>> START Records shown

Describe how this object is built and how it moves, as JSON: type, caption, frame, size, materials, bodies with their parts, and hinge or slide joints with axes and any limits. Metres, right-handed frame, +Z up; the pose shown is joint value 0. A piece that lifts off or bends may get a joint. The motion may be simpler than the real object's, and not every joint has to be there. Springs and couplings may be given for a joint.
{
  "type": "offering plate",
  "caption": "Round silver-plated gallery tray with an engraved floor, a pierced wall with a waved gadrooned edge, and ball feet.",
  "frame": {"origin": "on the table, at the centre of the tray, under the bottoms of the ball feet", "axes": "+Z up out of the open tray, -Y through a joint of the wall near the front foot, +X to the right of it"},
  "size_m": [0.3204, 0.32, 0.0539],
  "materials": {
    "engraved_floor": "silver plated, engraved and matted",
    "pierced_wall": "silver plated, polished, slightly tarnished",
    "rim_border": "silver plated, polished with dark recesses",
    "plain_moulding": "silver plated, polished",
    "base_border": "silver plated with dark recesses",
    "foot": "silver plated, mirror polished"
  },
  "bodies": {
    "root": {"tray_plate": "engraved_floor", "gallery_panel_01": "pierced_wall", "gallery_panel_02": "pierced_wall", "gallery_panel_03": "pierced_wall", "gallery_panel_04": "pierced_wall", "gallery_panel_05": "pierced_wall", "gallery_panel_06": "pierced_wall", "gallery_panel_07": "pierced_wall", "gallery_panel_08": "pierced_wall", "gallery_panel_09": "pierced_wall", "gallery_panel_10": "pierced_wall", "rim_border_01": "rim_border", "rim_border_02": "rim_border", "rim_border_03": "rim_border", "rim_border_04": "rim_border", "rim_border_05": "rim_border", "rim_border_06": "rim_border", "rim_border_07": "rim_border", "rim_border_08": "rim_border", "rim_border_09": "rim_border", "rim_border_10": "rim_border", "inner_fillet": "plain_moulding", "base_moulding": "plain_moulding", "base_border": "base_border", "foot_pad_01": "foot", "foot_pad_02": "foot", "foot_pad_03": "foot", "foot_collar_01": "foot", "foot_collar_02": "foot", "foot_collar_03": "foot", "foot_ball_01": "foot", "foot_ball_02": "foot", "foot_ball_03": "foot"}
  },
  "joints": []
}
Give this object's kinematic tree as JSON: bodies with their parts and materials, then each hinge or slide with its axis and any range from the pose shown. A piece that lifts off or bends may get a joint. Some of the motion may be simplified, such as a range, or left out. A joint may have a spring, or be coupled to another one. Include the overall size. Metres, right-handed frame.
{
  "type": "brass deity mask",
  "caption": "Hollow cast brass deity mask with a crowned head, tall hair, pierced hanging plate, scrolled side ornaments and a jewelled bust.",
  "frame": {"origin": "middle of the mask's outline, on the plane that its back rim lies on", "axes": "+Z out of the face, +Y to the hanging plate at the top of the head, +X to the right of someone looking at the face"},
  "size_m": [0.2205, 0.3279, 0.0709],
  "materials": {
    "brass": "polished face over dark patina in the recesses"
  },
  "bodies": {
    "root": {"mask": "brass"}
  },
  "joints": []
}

>> END Records shown

**Problem to work on:** Reproduce the full listing above, character for character.

**Final result:**
Describe how this object is built and how it moves, as JSON: type, caption, frame, size, materials, bodies with their parts, and hinge or slide joints with axes and any limits. Metres, right-handed frame, +Z up; the pose shown is joint value 0. A piece that lifts off or bends may get a joint. The motion may be simpler than the real object's, and not every joint has to be there. Springs and couplings may be given for a joint.
{
  "type": "offering plate",
  "caption": "Round silver-plated gallery tray with an engraved floor, a pierced wall with a waved gadrooned edge, and ball feet.",
  "frame": {"origin": "on the table, at the centre of the tray, under the bottoms of the ball feet", "axes": "+Z up out of the open tray, -Y through a joint of the wall near the front foot, +X to the right of it"},
  "size_m": [0.3204, 0.32, 0.0539],
  "materials": {
    "engraved_floor": "silver plated, engraved and matted",
    "pierced_wall": "silver plated, polished, slightly tarnished",
    "rim_border": "silver plated, polished with dark recesses",
    "plain_moulding": "silver plated, polished",
    "base_border": "silver plated with dark recesses",
    "foot": "silver plated, mirror polished"
  },
  "bodies": {
    "root": {"tray_plate": "engraved_floor", "gallery_panel_01": "pierced_wall", "gallery_panel_02": "pierced_wall", "gallery_panel_03": "pierced_wall", "gallery_panel_04": "pierced_wall", "gallery_panel_05": "pierced_wall", "gallery_panel_06": "pierced_wall", "gallery_panel_07": "pierced_wall", "gallery_panel_08": "pierced_wall", "gallery_panel_09": "pierced_wall", "gallery_panel_10": "pierced_wall", "rim_border_01": "rim_border", "rim_border_02": "rim_border", "rim_border_03": "rim_border", "rim_border_04": "rim_border", "rim_border_05": "rim_border", "rim_border_06": "rim_border", "rim_border_07": "rim_border", "rim_border_08": "rim_border", "rim_border_09": "rim_border", "rim_border_10": "rim_border", "inner_fillet": "plain_moulding", "base_moulding": "plain_moulding", "base_border": "base_border", "foot_pad_01": "foot", "foot_pad_02": "foot", "foot_pad_03": "foot", "foot_collar_01": "foot", "foot_collar_02": "foot", "foot_collar_03": "foot", "foot_ball_01": "foot", "foot_ball_02": "foot", "foot_ball_03": "foot"}
  },
  "joints": []
}
Give this object's kinematic tree as JSON: bodies with their parts and materials, then each hinge or slide with its axis and any range from the pose shown. A piece that lifts off or bends may get a joint. Some of the motion may be simplified, such as a range, or left out. A joint may have a spring, or be coupled to another one. Include the overall size. Metres, right-handed frame.
{
  "type": "brass deity mask",
  "caption": "Hollow cast brass deity mask with a crowned head, tall hair, pierced hanging plate, scrolled side ornaments and a jewelled bust.",
  "frame": {"origin": "middle of the mask's outline, on the plane that its back rim lies on", "axes": "+Z out of the face, +Y to the hanging plate at the top of the head, +X to the right of someone looking at the face"},
  "size_m": [0.2205, 0.3279, 0.0709],
  "materials": {
    "brass": "polished face over dark patina in the recesses"
  },
  "bodies": {
    "root": {"mask": "brass"}
  },
  "joints": []
}